Among the allegations:

  • Work crews would take credit for planting trees that were already there — attaching tags to fool inspectors so Pizzirusso would get paid without having to do work. “We put new [inspection] tags on old trees,” a worker for Pizzirusso said. “The reason for the tags was so [the inspectors] could see what year the tree was planted. We would refresh the soil and put down new mulch so the tree looked like it was planted not so long ago.”
  • The company would claim it saw-cut into the sidewalk to plant a tree even if it didn’t — a move that allowed it to bill at a higher rate. “A lawn pit he’d [bill as] a new pit because we’d get paid more money for it,” said a whistleblower who helped prepare Pizzirusso billing records.
  •  Workers at Pizzirusso and elsewhere claim their bosses ordered them to vandalize dead trees so the city, not the contractor, would have to pick up the tab for their replacement. Dead trees are the contractor’s responsibility for two years after they are planted, but vandalized trees are the Parks Department’s problem. The total cost of planting a new tree is $1,450, the Parks Department says. Replacing a vandalized tree costs taxpayers $700.

“Workers are telling me that vandalism occurs almost regularly when there’s a dead tree,” Versocki said at a Feb. 25 hearing with the Parks Department, referring to claims by workers for other landscapers. “They run it over with the truck or they cut it down.”

Workers claim they can’t turn to their union, United Plant and Production Workers Local 175, because they fear complaints of employer wrongdoing will get back to their boss.

Roland Bedwell, Local 175’s business manager, denied that.

“Anytime there’s a problem, I fight for my men,” he said. “My doors are open.”

Workers also fear the union’s alleged organized-crime connections, an accusation Bedwell also vehemently denied.

“It’s just all bulls- -t,” he said.

But a former law-enforcement source and newspaper accounts support a connection.

“Anthony Franco is the administrator of their [benefit] funds.

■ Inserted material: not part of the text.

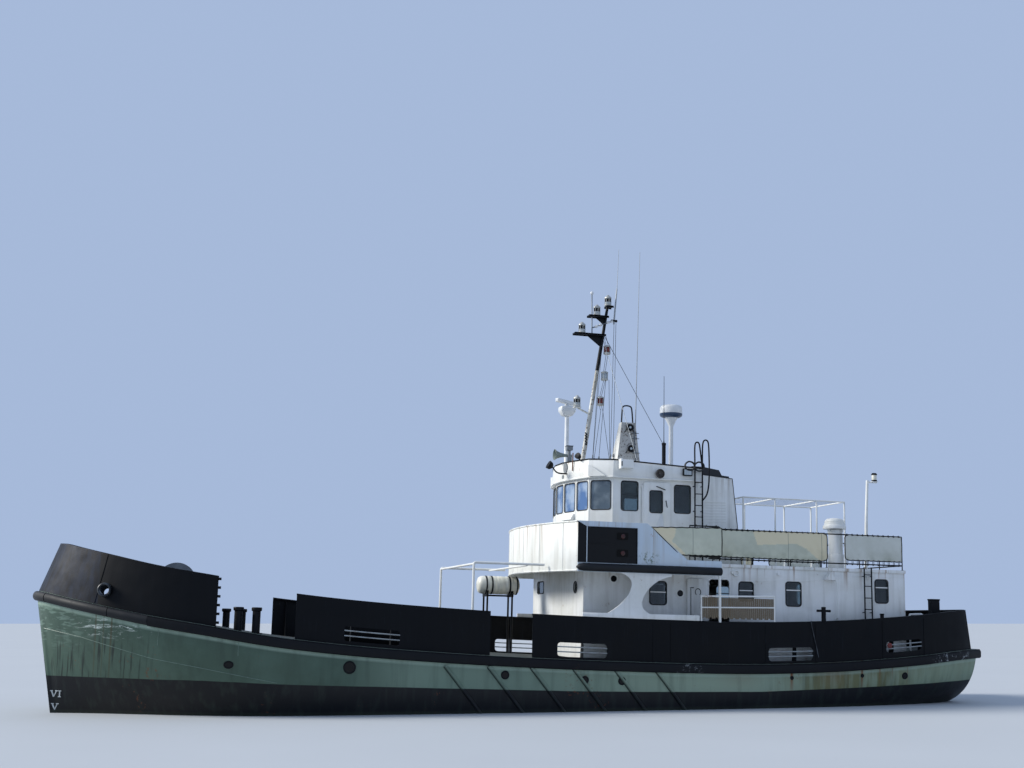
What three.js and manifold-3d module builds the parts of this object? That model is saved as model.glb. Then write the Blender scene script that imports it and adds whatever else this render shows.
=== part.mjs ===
// Fleet tender, a small steel harbour ship, at full size.
// Millimetres. +X runs aft, +Y to starboard, +Z up. The origin is on the centreline amidships,
// at the waterline. The ship floats 1.36 degrees down by the stern; keel and decks are level here.
import * as THREE from 'three';
import { mergeVertices } from 'three/addons/utils/BufferGeometryUtils.js';
import Module from 'manifold-3d';

const wasm = await Module();
wasm.setup();

// Driving dimensions
const GAP = 0.3; // clearance where two pieces touch
const PLATE = 50; // thickness of a bulwark or deckhouse wall
const STRAKE_DEPTH = 240; // vertical top strake that the belting lies on
const BELTING_WIDTH = 120;
const BULWARK_HEIGHT = 1050;
const FORE_BULWARK_HEIGHT = 1165;
const CAMBER = 50;
const KEEL_BOTTOM = -1730;
const KEEL_HALF_WIDTH = 70;
const HEEL = 80; // depth of the heel under the rudder
const HOUSE = { front: 990, aft: 10045, half: 2300, top: 3660 };
const ROOF = { bottom: 3660 + GAP, top: 3744, lip: 30 };
const WING = { front: 580, aft: 4400, half: 3100, bulge: 700, screenLow: 3395, screenHigh: 4640 };
const CABIN = { low: 3744 + GAP, top: 5870, half: 1980, wall: 55 };
const VISOR = { low: 5870 + GAP, highFront: 6390, highAft: 6240, front: 950, aft: 4330 };
const SHAFT = { z: -1130, radius: 40, boss: 110, front: 8900, aft: 9380 };
const PROPELLER = { hub: 95, x: 9560, blades: 4 };
const RUDDER = { x: 10200, fore: 9960, aft: 10860, low: -1600, high: -640, stock: 55 };

const SLOT = {
  hullPaint: { color: 0x5c776b, roughness: 0.5, metalness: 0 },
  blackPaint: { color: 0x0f151d, roughness: 0.45, metalness: 0 },
  whitePaint: { color: 0xdfe3e6, roughness: 0.45, metalness: 0 },
  greyPaint: { color: 0x39414c, roughness: 0.5, metalness: 0 },
  rubber: { color: 0x16181b, roughness: 0.6, metalness: 0 },
  bronze: { color: 0x9a7440, roughness: 0.35, metalness: 1 },
  canvas: { color: 0x8f9a93, roughness: 0.9, metalness: 0 },
  reed: { color: 0x8d8273, roughness: 0.9, metalness: 0 },
  plastic: { color: 0xe4e6e4, roughness: 0.35, metalness: 0 },
};

// Solid and mesh helpers
function solid(geometry) {
  const plain = geometry.index ? geometry.toNonIndexed() : geometry.clone();
  for (const name of Object.keys(plain.attributes)) {
    if (name !== 'position') plain.deleteAttribute(name);
  }
  const merged = mergeVertices(plain, 0.001);
  return new wasm.Manifold(new wasm.Mesh({
    numProp: 3,
    vertProperties: new Float32Array(merged.attributes.position.array),
    triVerts: new Uint32Array(merged.index.array),
  }));
}

function join(solids) {
  return solids.reduce((whole, next) => whole.add(next));
}

function cut(body, cutters) {
  return cutters.reduce((left, next) => left.subtract(next), body);
}

function mirrored(body) {
  return body.mirror([0, 1, 0]);
}

const group = new THREE.Group();

function place(name, body, slot) {
  const shape = body.getMesh();
  const geometry = new THREE.BufferGeometry();
  geometry.setAttribute('position', new THREE.BufferAttribute(new Float32Array(shape.vertProperties), 3));
  geometry.setIndex(new THREE.BufferAttribute(new Uint32Array(shape.triVerts), 1));
  geometry.computeVertexNormals();
  const mesh = new THREE.Mesh(geometry, new THREE.MeshStandardMaterial(SLOT[slot]));
  mesh.name = name;
  group.add(mesh);
}

function placePair(name, body, slot) {
  place(`${name}_port`, body, slot);
  place(`${name}_starboard`, mirrored(body), slot);
}

function block(x0, x1, y0, y1, z0, z1) {
  const geometry = new THREE.BoxGeometry(x1 - x0, y1 - y0, z1 - z0);
  geometry.translate((x0 + x1) / 2, (y0 + y1) / 2, (z0 + z1) / 2);
  return solid(geometry);
}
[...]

His father, Sal Franco, [has been identified as] a capo with the Gambino family,” said the source. “Anthony is a prime mover.”

Salvatore Franco — whom mob rat Salvatore “Sammy Bull” Gravano identified in testimony as a Gambino member who gave John Gotti contractors’ kickbacks — was reportedly fired as the head of the Pavers and Road Builders District Council in 1998. His son, a reputed mob associate, then stepped into the role, only to be kicked out in 2006.

That same year, Anthony Franco co-founded the 496-member UPPW Local 175 and now runs its lucrative benefits plan.

Franco denied having any connection to the mob.

“It’s all nonsense,” he said. “Absolutely not true.”

Sal Franco, who has never been charged in connection to Mafia activity, could not be reached. Joseph Pizzirusso declined to comment.

Councilman Mark Levine, the Parks Committee chairman, promised to conduct his own inquiries and plans to hold a hearing on the matter.

“It’s really sobering and something we have to take deadly seriously,” Levine said in response to Versocki’s testimony. “We’re going to pursue this with the Department of Investigation for sure.”